After a huge step forward in 2017-18, the Winnipeg Jets were looked at as one of the favourites to win the Stanley Cup heading into last season. But the Jets put up 15 fewer points in the regular season and were bounced in the first round of the playoffs by the St. Louis Blues. In short, it was a disappointing year in Winnipeg.
Captain Blake Wheeler admitted to TSN’s Sara Orlesky in an exclusive one-on-one sit-down interview this week that the pursuit of winning got to him and caused him to lose touch with things close to him off the ice.
“I was disappointed for the first time in myself after last year not because we didn't win the Stanley Cup. I lost touch with myself as a dad, as a husband, first and foremost, because I invested so much into trying to win. Everyone was talking about this is our year to win and I felt like we had a real opportunity to win and when I was home, that's where I was – I was trying to win the Stanley Cup,” Wheeler said.
“And when I was in the building, sometimes I was spitting nails just because I wanted to win the Stanley Cup. I was so focused on that. When it was all done and I got home, it’s like 'Man, this is almost too...' My daughter's growing up, my son's in kindergarten, none of this is that important.”

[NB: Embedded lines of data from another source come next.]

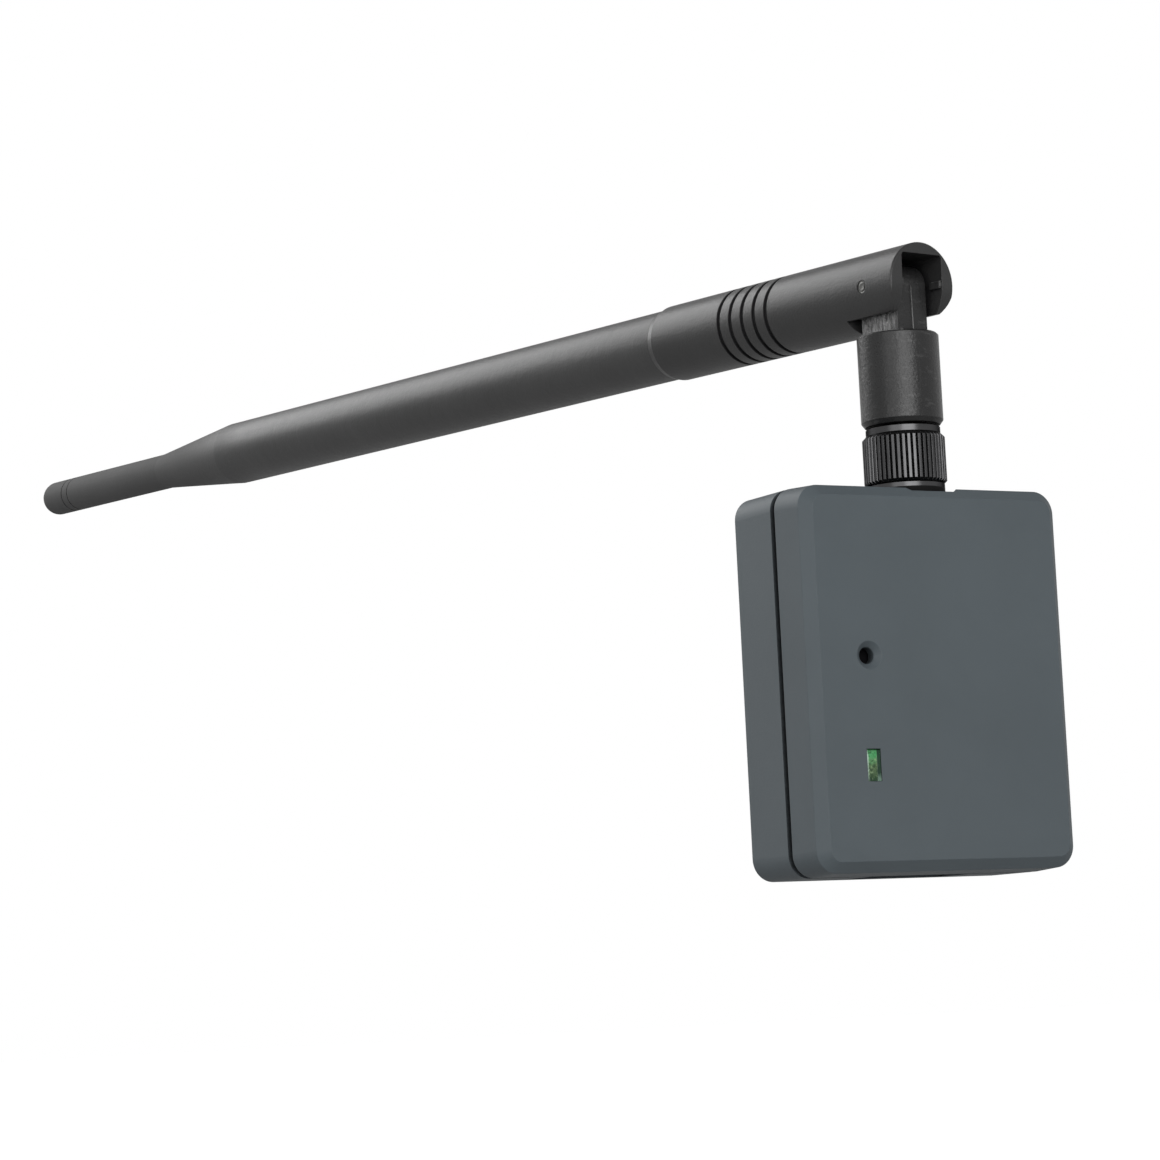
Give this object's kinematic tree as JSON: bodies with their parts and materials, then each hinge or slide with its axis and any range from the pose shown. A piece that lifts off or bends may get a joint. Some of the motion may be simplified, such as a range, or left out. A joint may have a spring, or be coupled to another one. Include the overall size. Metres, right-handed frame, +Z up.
{
  "type": "smart garage door opener",
  "caption": "Small two-shell radio controller for a garage door, with a status window, a button hole and a hinged, swivelling rod antenna on top.",
  "frame": {"origin": "centre of the flat back face, which is fixed to the door motor or a wall", "axes": "+Z up along the antenna jack, -Y out of the front face, +X to the right seen from the front"},
  "size_m": [0.0526, 0.2509, 0.088],
  "materials": {
    "shell_plastic": "fine satin grain",
    "antenna_plastic": "satin, soft sheen along the top",
    "black_nickel": "dark bright plating",
    "pin_steel": "cut end, dull",
    "screw_steel": "plated",
    "washer_rubber": "matt",
    "connector_white": "smooth",
    "contact_gold": "bright",
    "board_green": "lacquered",
    "can_steel": "tinned",
    "chip_black": "moulded",
    "relay_blue": "moulded",
    "can_aluminium": "drawn",
    "ferrite": "pressed",
    "lamp_white": "moulded",
    "light_clear": "clear moulding",
    "header_black": "moulded",
    "cable_black": "extruded"
  },
  "bodies": {
    "case": {"front_shell": "shell_plastic", "rear_shell": "shell_plastic", "case_screws": "screw_steel", "circuit_board": "board_green", "button_base": "chip_black", "status_led": "lamp_white", "light_guide": "light_clear", "radio_module": "board_green", "module_shield": "can_steel", "chip_parts": "chip_black", "relay": "relay_blue", "reservoir_capacitor": "can_aluminium", "voltage_regulator": "chip_black", "power_inductor": "ferrite", "optical_coupler": "lamp_white", "wiring_header": "header_black", "header_pins": "contact_gold", "jack_body": "black_nickel", "jack_washer": "washer_rubber", "jack_insulator": "connector_white", "jack_contact": "contact_gold", "antenna_plug": "black_nickel", "plug_insulator": "connector_white", "plug_contact": "contact_gold"},
    "button": {"button_plunger": "chip_black"},
    "nut": {"coupling_nut": "black_nickel"},
    "swivel": {"swivel_sleeve": "antenna_plastic"},
    "antenna": {"base_tube": "antenna_plastic", "hinge_pin": "pin_steel", "mast_sheath": "antenna_plastic", "tip_cap": "antenna_plastic", "feed_cable": "cable_black", "radiator_sleeve": "contact_gold", "radiator_wire": "contact_gold"}
  },
  "joints": [
    {"name": "button_press", "type": "slide", "parent": "case", "child": "button", "axis": [0, 1, 0], "range_m": [0, 0.00025], "stiffness_N_per_m": 4000, "springref_m": -0.0001},
    {"name": "nut_turn", "type": "hinge", "parent": "case", "child": "nut", "pos_m": [0.00075, -0.00985, 0.03], "axis": [0, 0, 1], "continuous": true},
    {"name": "antenna_swivel", "type": "hinge", "parent": "case", "child": "swivel", "pos_m": [0.00075, -0.00985, 0.04], "axis": [0, 0, 1], "continuous": true},
    {"name": "antenna_elbow", "type": "hinge", "parent": "swivel", "child": "antenna", "pos_m": [0.0007, -0.00943, 0.05274], "axis": [0.9923, 0.1236, 0], "range_deg": [-1.54, 88.46]}
  ]
}
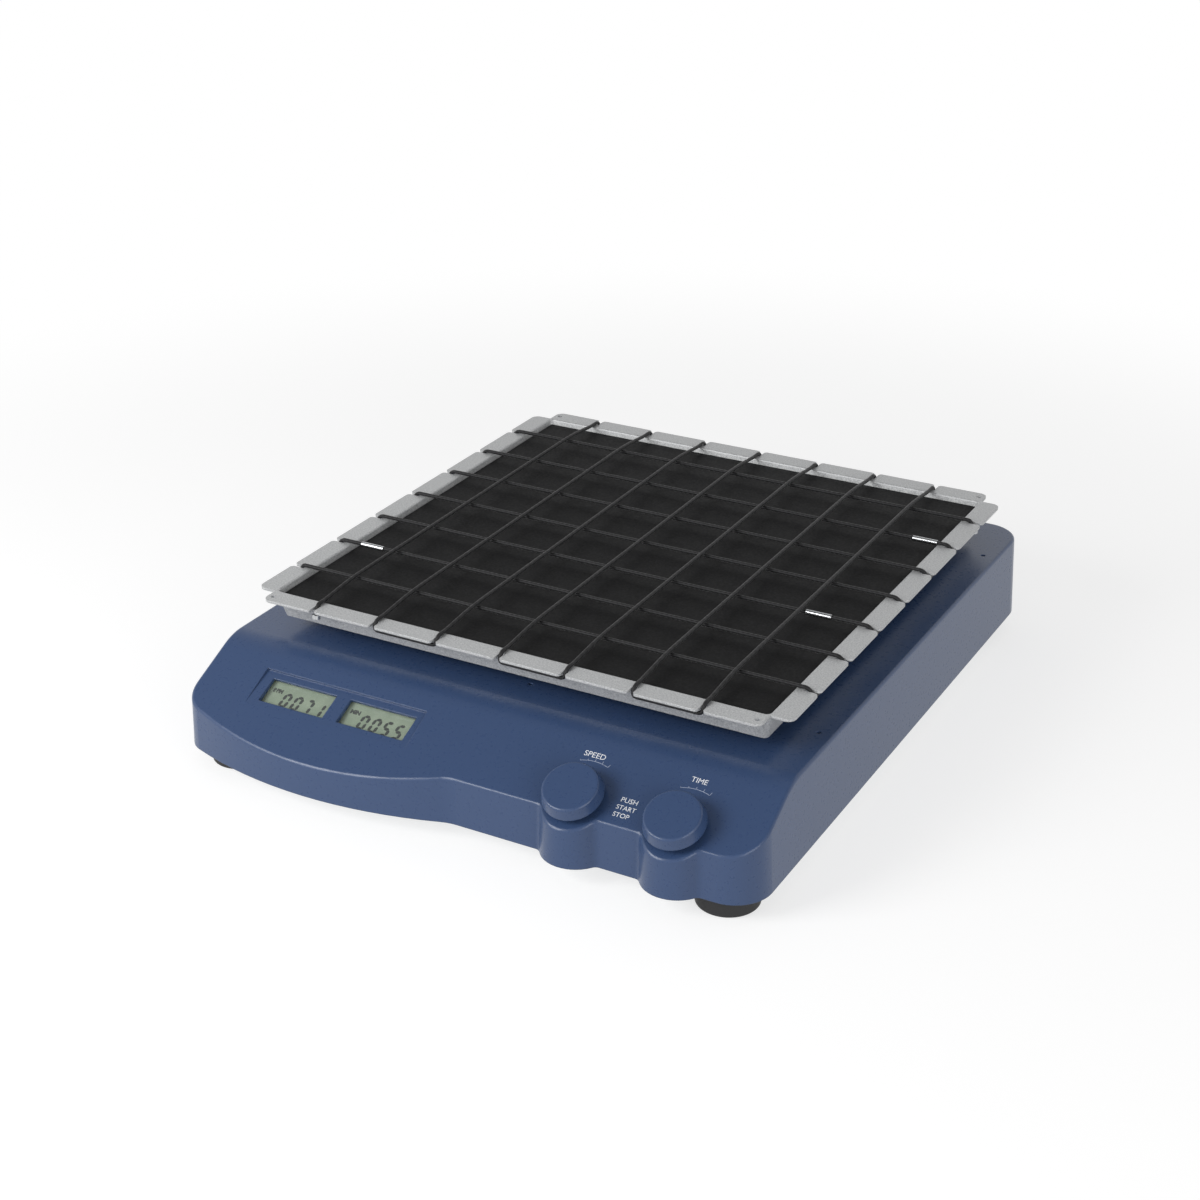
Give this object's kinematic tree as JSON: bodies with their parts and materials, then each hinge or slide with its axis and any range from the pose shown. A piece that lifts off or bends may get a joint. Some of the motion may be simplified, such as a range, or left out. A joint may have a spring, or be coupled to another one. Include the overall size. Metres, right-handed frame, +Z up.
{
  "type": "orbital shaker",
  "caption": "Benchtop orbital shaker: low casing with sloping display panel and push knobs, and a slotted tray with a rubber mat and a laced elastic cord net.",
  "frame": {"origin": "on the bench under the middle of the casing, at the level of the feet's undersides", "axes": "+X to the right of a person who faces the control panel, +Y to the rear, +Z up"},
  "size_m": [0.37, 0.431, 0.0943],
  "materials": {
    "casing_blue": "satin",
    "tray_sheet": "satin",
    "black_rubber": "matte",
    "elastic_cord": "matte",
    "steel": "satin",
    "zinc_plate": "satin",
    "cast_aluminium": "satin",
    "cast_iron": "matte",
    "bronze": "satin",
    "clear_window": "polished",
    "display_glass": "polished",
    "circuit_board": "satin",
    "black_plastic": "satin",
    "belt_rubber": "matte"
  },
  "bodies": {
    "casing": {"top_cover": "casing_blue", "base_plate": "zinc_plate", "base_screws": "steel", "foot_screws": "steel", "frame_screws": "steel", "display_windows": "clear_window", "speed_display": "display_glass", "time_display": "display_glass", "display_board": "circuit_board", "display_board_screws": "steel", "speed_encoder": "black_plastic", "time_encoder": "black_plastic", "encoder_nuts": "steel", "motor_housing": "cast_aluminium", "drive_belt": "belt_rubber", "drive_bearing_housing": "cast_aluminium", "drive_bearing_outer_rings": "steel", "idler_housings": "cast_aluminium", "idler_bushes": "bronze", "power_inlet": "black_plastic", "inlet_blades": "bronze", "power_switch_frame": "black_plastic", "power_supply": "zinc_plate", "control_board": "circuit_board", "board_components": "black_plastic", "foot_front_left": "black_rubber", "foot_front_right": "black_rubber", "foot_rear_left": "black_rubber", "foot_rear_right": "black_rubber"},
    "platform": {"carrier_plate": "cast_aluminium", "carrier_bushes": "bronze", "crank_pin_outer_ring": "steel", "carrier_posts": "cast_aluminium", "splash_discs": "black_plastic", "tray": "tray_sheet", "tray_screws": "steel", "rubber_mat": "black_rubber", "crosswise_cord": "elastic_cord", "lengthwise_cord": "elastic_cord", "cord_ferrules": "steel"},
    "crank": {"crank_shaft": "steel", "drive_pulley": "cast_aluminium", "counterweight": "cast_iron", "counterweight_screws": "steel", "drive_bearing_inner_rings": "steel", "crank_pin_inner_ring": "steel"},
    "motor_rotor": {"motor_shaft": "steel", "motor_pulley": "cast_aluminium"},
    "speed_push": {"speed_plunger": "black_plastic"},
    "speed_dial": {"speed_knob": "casing_blue", "speed_shaft": "steel"},
    "time_push": {"time_plunger": "black_plastic"},
    "time_dial": {"time_knob": "casing_blue", "time_shaft": "steel"},
    "power_switch": {"power_rocker": "black_plastic"},
    "idler_front_left": {"idler_crank_front_left": "steel"},
    "idler_front_right": {"idler_crank_front_right": "steel"},
    "idler_rear_left": {"idler_crank_rear_left": "steel"},
    "idler_rear_right": {"idler_crank_rear_right": "steel"}
  },
  "joints": [
    {"name": "drive_spin", "type": "hinge", "parent": "casing", "child": "crank", "pos_m": [0, 0.022, 0.045], "axis": [0, 0, 1], "continuous": true},
    {"name": "platform_orbit", "type": "hinge", "parent": "crank", "child": "platform", "pos_m": [0, 0.027, 0.056], "axis": [0, 0, 1], "continuous": true},
    {"name": "motor_spin", "type": "hinge", "parent": "casing", "child": "motor_rotor", "pos_m": [0, -0.088, 0.045], "axis": [0, 0, 1], "continuous": true},
    {"name": "idler_front_left_spin", "type": "hinge", "parent": "casing", "child": "idler_front_left", "pos_m": [-0.085, -0.063, 0.045], "axis": [0, 0, 1], "continuous": true},
    {"name": "idler_front_right_spin", "type": "hinge", "parent": "casing", "child": "idler_front_right", "pos_m": [0.085, -0.063, 0.045], "axis": [0, 0, 1], "continuous": true},
    {"name": "idler_rear_left_spin", "type": "hinge", "parent": "casing", "child": "idler_rear_left", "pos_m": [-0.085, 0.107, 0.045], "axis": [0, 0, 1], "continuous": true},
    {"name": "idler_rear_right_spin", "type": "hinge", "parent": "casing", "child": "idler_rear_right", "pos_m": [0.085, 0.107, 0.045], "axis": [0, 0, 1], "continuous": true},
    {"name": "speed_push", "type": "slide", "parent": "casing", "child": "speed_push", "axis": [0, 0.4473, -0.8944], "range_m": [0, 0.001], "stiffness_N_per_m": 3000, "springref_m": -0.0005},
    {"name": "speed_turn", "type": "hinge", "parent": "speed_push", "child": "speed_dial", "pos_m": [0.075, -0.19081, 0.04416], "axis": [0, -0.4473, 0.8944], "continuous": true},
    {"name": "time_push", "type": "slide", "parent": "casing", "child": "time_push", "axis": [0, 0.4473, -0.8944], "range_m": [0, 0.001], "stiffness_N_per_m": 3000, "springref_m": -0.0005},
    {"name": "time_turn", "type": "hinge", "parent": "time_push", "child": "time_dial", "pos_m": [0.1355, -0.19081, 0.04416], "axis": [0, -0.4473, 0.8944], "continuous": true},
    {"name": "power_rock", "type": "hinge", "parent": "casing", "child": "power_switch", "pos_m": [0.075, 0.2075, 0.036], "axis": [1, 0, 0], "range_deg": [0, 14]}
  ],
  "couplings": [
    {"joint": "platform_orbit", "follows": "drive_spin", "ratio": -1},
    {"joint": "motor_spin", "follows": "drive_spin", "ratio": 4},
    {"joint": "idler_front_left_spin", "follows": "drive_spin", "ratio": 1},
    {"joint": "idler_front_right_spin", "follows": "drive_spin", "ratio": 1},
    {"joint": "idler_rear_left_spin", "follows": "drive_spin", "ratio": 1},
    {"joint": "idler_rear_right_spin", "follows": "drive_spin", "ratio": 1}
  ]
}
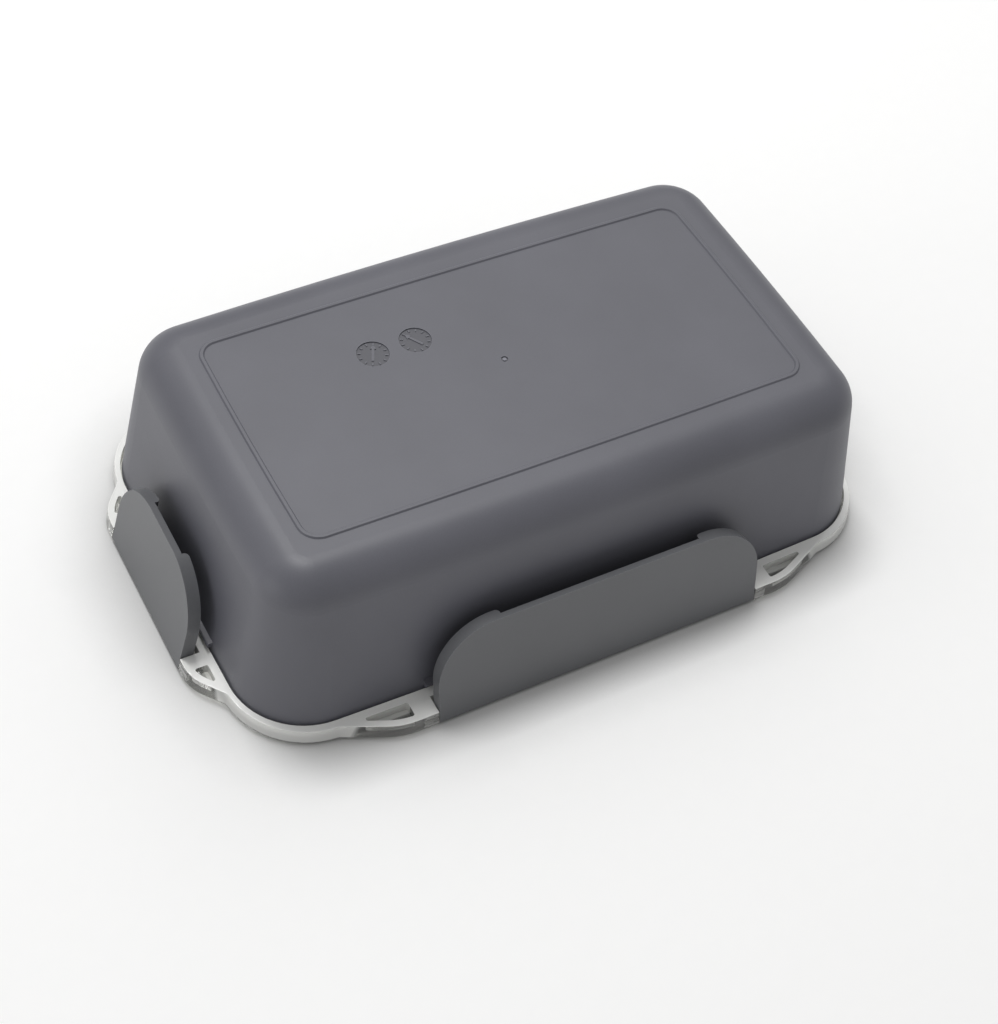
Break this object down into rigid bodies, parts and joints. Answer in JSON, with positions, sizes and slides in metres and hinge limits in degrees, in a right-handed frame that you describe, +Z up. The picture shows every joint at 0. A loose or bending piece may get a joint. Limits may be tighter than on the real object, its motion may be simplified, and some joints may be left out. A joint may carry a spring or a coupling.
{
  "type": "lunch box",
  "caption": "Rectangular clip-lock lunch box, stored upside down: drafted plastic container in a clear lid with a sealing ring, held by hinged side latches on steel pins.",
  "frame": {"origin": "on the ground under the middle of the box, at the lid's outer face", "axes": "+X along the length, -Y to the front long side, +Z up. The box is stored upside down, with its lid on the ground and its base up"},
  "size_m": [0.2254, 0.145, 0.0575],
  "materials": {
    "body_plastic": "fine moulded grain, dark blue grey",
    "latch_plastic": "fine moulded grain, dark grey",
    "clear_plastic": "clear, polished, faintly grey",
    "silicone": "translucent white, satin",
    "pin_steel": "drawn wire, satin"
  },
  "bodies": {
    "lid_body": {"lid": "clear_plastic", "gasket": "silicone"},
    "container_body": {"container": "body_plastic"},
    "latch_front_body": {"latch_front": "latch_plastic", "pin_front": "pin_steel"},
    "latch_back_body": {"latch_back": "latch_plastic", "pin_back": "pin_steel"},
    "latch_left_body": {"latch_left": "latch_plastic", "pin_left": "pin_steel"},
    "latch_right_body": {"latch_right": "latch_plastic", "pin_right": "pin_steel"}
  },
  "joints": [
    {"name": "container_lift", "type": "slide", "parent": "lid_body", "child": "container_body", "axis": [0, 0, 1], "range_m": [0, 0.014]},
    {"name": "latch_front_open", "type": "hinge", "parent": "lid_body", "child": "latch_front_body", "pos_m": [0, -0.06995, 0.0029], "axis": [1, 0, 0], "range_deg": [0, 100]},
    {"name": "latch_back_open", "type": "hinge", "parent": "lid_body", "child": "latch_back_body", "pos_m": [0, 0.06995, 0.0029], "axis": [-1, 0, 0], "range_deg": [0, 100]},
    {"name": "latch_left_open", "type": "hinge", "parent": "lid_body", "child": "latch_left_body", "pos_m": [-0.11015, 0, 0.0029], "axis": [0, -1, 0], "range_deg": [0, 100]},
    {"name": "latch_right_open", "type": "hinge", "parent": "lid_body", "child": "latch_right_body", "pos_m": [0.11015, 0, 0.0029], "axis": [0, 1, 0], "range_deg": [0, 100]}
  ],
  "couplings": [
    {"joint": "latch_front_open", "follows": "container_lift", "rad_per_m": 124.67},
    {"joint": "latch_back_open", "follows": "container_lift", "rad_per_m": 124.67},
    {"joint": "latch_left_open", "follows": "container_lift", "rad_per_m": 124.67},
    {"joint": "latch_right_open", "follows": "container_lift", "rad_per_m": 124.67}
  ]
}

Heading into this season, Wheeler says he is going to do more not to lose sight of what’s most important to him.
“That's where I'm at. I'm going to be me here and I'm going to do everything I do here and give everything I have when I'm in this building, but being a husband and dad is No. 1 in my life."
As for the captain’s approach when it comes to leading his teammates, Wheeler told Orlesky that there is a bit of a changing tone when it comes to guiding younger players.
“Am I hard on people compared to how I was treated as a rookie? Absolutely not. That's changed a lot. There's a lot more hand-holding and I have to put myself in people's shoes a lot more than the leaders or the older guys did for me when I was a young player,” he said.
“I think there's a recognition of that, that the players that are coming into the league now and are starting to filter into the locker rooms, it's different. You have to approach them differently. You have to sort of coddle them a little bit and if you don't, then you're too hard on them.”
Despite the way things are changing, Wheeler maintains there is still a benchmark for how players should approach things.
“I had to do it a certain way in my career to get to where I'm at. That's not going to be necessarily the same for everyone else, but there's a pretty common theme in this league [that] you've got to do a certain thing, you have to prepare a certain way if you want to be successful. So, [I] just try to show the guys what it looks like and from there, you're not holding people hands, this is the big leagues."
Wheeler has spent the past three seasons as captain of the Jets, taking over the role in 2016, the first season after Andrew Ladd was traded to the Chicago Blackhawks.
The 33-year-old posted 20 goals and matched his career-high with 91 points in 82 games. He added one goal and five points in six playoff games against the Blues.
Wheeler is entering the first season of a five-year, $41.25 million contract extension signed with the Jets last September. A first-round pick of the Arizona Coyotes in 2004, Wheeler was traded to the Atlanta Thrashers from the Boston Bruins in 2011, making the move with the franchise to Winnipeg the following season.
There were reports of a rift in the Jets locker room in early April and head coach Paul Maurice noted after the team was eliminated from the playoffs that the group had issues to sort out over the summer.
"We’ve got a few ruffled feathers in there that we're going to have to flatten out before we get going," Maurice told The Winnipeg Free Press.
Forward Mark Scheifele denied any chemistry problems in July, telling NHL.com the Jets are “a tight-knit team.”
Forwards Patrik Laine and fellow Jets winger Kyle Connor remain unsigned as restricted free agents with training camp scheduled to open on Friday.